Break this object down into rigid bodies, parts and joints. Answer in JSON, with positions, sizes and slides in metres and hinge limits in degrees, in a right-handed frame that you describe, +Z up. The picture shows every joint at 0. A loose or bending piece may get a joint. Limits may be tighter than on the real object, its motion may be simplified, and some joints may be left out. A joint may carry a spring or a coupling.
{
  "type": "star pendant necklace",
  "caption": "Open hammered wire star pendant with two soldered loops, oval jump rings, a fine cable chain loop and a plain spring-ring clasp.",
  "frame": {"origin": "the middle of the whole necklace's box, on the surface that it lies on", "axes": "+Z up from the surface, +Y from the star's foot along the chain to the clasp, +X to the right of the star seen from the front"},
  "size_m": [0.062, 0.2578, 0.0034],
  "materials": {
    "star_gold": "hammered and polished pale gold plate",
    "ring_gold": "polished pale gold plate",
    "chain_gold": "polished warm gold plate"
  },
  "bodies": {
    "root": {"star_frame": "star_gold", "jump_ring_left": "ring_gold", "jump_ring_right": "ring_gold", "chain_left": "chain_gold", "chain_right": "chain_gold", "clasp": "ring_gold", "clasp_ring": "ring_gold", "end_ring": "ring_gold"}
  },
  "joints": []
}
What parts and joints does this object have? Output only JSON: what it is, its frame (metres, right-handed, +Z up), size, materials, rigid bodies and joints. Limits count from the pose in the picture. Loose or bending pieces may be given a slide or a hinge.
▬▬▬▬▬▬
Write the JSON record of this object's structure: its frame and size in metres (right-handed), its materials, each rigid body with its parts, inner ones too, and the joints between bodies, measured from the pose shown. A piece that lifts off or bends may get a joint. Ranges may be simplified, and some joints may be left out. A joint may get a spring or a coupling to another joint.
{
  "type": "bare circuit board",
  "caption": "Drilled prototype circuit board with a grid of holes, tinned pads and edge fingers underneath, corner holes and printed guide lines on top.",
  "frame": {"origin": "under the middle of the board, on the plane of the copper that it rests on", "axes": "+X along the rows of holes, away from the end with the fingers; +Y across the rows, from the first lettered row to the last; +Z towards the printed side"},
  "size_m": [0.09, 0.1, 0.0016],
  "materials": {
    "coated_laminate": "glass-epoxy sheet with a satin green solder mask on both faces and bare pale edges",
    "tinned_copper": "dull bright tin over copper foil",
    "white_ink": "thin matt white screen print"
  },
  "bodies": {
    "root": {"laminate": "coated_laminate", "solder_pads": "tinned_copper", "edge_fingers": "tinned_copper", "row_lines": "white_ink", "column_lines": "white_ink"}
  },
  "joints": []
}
▬▬▬▬▬▬
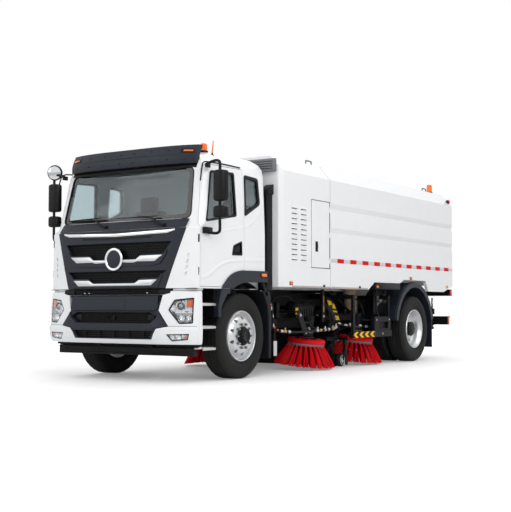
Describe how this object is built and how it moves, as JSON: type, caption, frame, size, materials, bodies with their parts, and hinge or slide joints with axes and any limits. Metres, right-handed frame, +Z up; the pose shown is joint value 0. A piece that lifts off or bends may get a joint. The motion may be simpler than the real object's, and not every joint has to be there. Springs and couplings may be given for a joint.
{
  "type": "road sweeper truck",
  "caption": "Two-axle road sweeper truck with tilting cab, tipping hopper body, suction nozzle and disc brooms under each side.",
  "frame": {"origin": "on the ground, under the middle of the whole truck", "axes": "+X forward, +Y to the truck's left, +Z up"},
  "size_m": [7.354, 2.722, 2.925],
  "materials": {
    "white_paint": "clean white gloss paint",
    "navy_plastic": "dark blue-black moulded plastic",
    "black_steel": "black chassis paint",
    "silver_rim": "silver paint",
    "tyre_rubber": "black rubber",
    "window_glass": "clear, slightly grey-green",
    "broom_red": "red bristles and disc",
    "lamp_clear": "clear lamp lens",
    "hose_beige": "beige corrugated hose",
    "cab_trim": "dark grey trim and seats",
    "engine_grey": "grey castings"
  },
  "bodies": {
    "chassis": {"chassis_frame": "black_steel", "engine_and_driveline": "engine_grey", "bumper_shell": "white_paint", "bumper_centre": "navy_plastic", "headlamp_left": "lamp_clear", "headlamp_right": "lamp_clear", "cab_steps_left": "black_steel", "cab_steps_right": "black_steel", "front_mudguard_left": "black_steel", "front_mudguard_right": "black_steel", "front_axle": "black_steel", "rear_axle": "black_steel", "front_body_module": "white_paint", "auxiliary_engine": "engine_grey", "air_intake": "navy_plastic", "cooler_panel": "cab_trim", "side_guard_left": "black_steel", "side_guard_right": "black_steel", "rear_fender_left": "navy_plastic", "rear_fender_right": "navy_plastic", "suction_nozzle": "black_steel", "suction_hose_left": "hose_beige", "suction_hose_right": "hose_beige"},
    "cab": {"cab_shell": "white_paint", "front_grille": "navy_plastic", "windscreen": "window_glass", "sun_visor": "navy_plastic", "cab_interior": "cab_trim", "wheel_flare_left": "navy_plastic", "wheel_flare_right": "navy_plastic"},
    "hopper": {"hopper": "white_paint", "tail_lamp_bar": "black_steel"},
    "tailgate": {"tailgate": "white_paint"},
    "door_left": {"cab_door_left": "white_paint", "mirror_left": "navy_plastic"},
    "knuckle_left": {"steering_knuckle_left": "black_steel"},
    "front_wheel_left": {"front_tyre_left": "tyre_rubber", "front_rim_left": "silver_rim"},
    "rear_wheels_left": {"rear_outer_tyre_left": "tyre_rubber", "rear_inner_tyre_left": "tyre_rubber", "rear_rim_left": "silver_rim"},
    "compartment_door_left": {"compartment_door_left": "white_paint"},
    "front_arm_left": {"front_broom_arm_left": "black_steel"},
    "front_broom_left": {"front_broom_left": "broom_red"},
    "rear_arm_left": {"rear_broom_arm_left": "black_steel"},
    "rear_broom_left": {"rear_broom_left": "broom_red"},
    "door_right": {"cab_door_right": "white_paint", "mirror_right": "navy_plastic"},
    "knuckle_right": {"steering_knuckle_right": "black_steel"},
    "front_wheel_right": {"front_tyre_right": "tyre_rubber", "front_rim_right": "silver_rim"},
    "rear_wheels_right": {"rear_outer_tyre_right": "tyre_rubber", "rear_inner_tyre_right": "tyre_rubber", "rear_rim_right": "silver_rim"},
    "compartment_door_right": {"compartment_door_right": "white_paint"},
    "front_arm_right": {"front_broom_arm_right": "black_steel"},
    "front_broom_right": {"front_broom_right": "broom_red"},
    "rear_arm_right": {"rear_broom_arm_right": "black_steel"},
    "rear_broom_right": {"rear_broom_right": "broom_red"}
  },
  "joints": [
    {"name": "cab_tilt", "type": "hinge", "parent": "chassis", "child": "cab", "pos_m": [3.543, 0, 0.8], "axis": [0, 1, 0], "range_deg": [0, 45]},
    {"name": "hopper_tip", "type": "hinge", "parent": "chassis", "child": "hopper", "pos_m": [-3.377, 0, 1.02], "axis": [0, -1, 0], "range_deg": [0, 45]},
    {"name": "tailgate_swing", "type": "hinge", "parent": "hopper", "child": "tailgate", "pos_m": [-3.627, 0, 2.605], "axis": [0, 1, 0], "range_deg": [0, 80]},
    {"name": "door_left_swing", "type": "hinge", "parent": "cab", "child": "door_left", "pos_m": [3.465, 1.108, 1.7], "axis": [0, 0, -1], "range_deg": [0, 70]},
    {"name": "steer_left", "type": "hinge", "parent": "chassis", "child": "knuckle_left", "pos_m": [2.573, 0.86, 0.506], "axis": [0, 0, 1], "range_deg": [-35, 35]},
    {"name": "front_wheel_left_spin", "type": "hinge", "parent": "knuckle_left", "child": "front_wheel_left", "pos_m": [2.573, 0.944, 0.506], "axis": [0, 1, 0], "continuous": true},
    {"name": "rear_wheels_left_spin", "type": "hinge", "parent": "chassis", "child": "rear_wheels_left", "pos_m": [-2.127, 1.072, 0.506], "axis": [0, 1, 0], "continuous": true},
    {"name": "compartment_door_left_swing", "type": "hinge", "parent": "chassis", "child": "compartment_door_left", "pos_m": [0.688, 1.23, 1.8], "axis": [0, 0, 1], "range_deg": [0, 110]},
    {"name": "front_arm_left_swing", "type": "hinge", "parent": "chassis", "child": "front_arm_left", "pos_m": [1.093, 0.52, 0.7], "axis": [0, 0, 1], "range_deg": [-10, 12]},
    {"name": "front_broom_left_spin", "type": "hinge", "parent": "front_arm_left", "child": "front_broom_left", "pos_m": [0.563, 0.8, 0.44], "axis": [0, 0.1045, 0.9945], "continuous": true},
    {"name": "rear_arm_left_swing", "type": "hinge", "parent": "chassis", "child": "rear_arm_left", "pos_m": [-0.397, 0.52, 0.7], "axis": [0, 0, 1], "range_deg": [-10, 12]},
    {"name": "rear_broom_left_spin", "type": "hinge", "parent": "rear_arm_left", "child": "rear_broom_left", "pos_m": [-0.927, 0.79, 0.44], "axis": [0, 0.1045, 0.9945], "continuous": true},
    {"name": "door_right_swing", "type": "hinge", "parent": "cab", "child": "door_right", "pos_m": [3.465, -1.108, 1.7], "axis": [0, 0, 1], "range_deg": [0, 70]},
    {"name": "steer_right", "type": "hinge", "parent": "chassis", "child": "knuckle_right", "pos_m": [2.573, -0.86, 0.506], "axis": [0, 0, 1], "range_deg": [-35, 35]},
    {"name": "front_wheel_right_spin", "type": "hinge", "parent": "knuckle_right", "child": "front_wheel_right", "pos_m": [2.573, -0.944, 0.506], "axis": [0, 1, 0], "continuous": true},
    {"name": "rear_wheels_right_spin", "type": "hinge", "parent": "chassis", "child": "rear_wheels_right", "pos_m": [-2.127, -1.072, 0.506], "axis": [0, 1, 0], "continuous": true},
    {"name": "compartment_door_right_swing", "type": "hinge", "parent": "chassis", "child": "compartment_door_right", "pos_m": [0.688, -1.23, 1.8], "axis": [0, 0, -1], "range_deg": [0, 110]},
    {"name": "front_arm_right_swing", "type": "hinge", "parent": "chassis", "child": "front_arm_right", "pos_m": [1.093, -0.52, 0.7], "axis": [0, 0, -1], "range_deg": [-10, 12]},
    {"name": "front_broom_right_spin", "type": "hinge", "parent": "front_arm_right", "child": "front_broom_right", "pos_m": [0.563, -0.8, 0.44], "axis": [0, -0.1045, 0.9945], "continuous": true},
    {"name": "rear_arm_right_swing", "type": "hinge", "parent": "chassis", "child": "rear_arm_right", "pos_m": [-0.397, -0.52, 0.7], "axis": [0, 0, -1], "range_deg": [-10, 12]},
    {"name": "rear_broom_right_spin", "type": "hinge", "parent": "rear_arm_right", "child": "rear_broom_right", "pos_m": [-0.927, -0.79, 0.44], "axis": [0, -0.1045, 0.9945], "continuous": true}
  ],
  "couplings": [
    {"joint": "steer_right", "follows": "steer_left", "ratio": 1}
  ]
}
▬▬▬▬▬▬
*Task prompt*. Some lines of the data may hold the word "bending". Say how many do, with nothing else.

*Full output*. 2